WHAT IS BEING ASKED
Everything from the first line down to the line containing "its flat underside." should be reproduced exactly; please include nothing else.

INFORMATION SHOWN

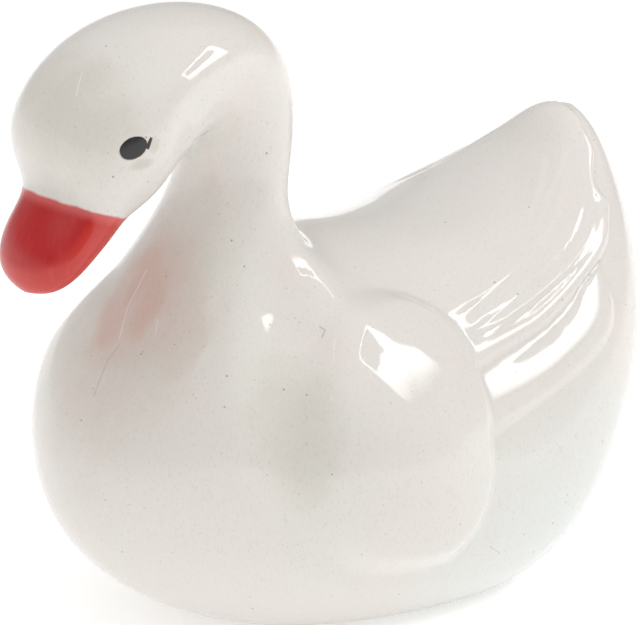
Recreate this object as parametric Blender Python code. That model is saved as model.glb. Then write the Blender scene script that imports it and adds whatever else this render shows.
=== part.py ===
"""Small swan figurine of glazed ceramic, cast in one piece and standing on its flat underside.

The bird faces -X with its left side towards -Y, and rests on z = 0 under the middle of its outline.
Its body is one loft from the tail tip over the back, neck and head to the tip of the bill, between a
back line and an under line. The folded wings are carved on both sides: a domed shoulder of covert
feathers, and behind it two overlapping rows of long feathers that sweep up to the tail. A soft
furrow parts each shoulder from the breast, and another parts the cheek from the neck.
The form's pose and carving are shares of the bird's length. Lengths are in metres.
"""

from typing import NamedTuple

import bmesh
import bpy
import numpy as np

# Overall sizes
LENGTH = 0.0570
WIDTH = 0.0370
HEIGHT = 0.0480

# Heights of the carving over the smooth body, and depths of its furrows
COVERT_RISE = 0.0007
COVERT_CROWN = 0.0014
BREAST_RISE = 0.0007
BREAST_FURROW_DEPTH = 0.0010
CHEEK_FURROW_DEPTH = 0.0006
UPPER_ROW_RISE = 0.00080
LOWER_ROW_RISE = 0.00062
FEATHER_LINE_DEPTH = 0.00008

# How far over the ground the sides start to turn in to the underside, and the painted eye's size
FOOT_TURN = 0.0008
EYE_DIAMETER = 0.0020

# Width and height of the form below, for a length of 1
FORM_WIDTH = 0.646
FORM_HEIGHT = 0.843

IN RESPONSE
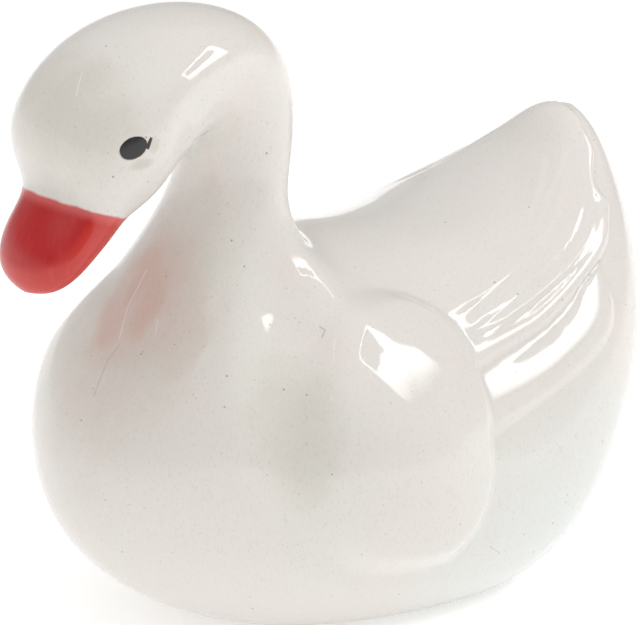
Recreate this object as parametric Blender Python code. That model is saved as model.glb. Then write the Blender scene script that imports it and adds whatever else this render shows.
=== part.py ===
"""Small swan figurine of glazed ceramic, cast in one piece and standing on its flat underside.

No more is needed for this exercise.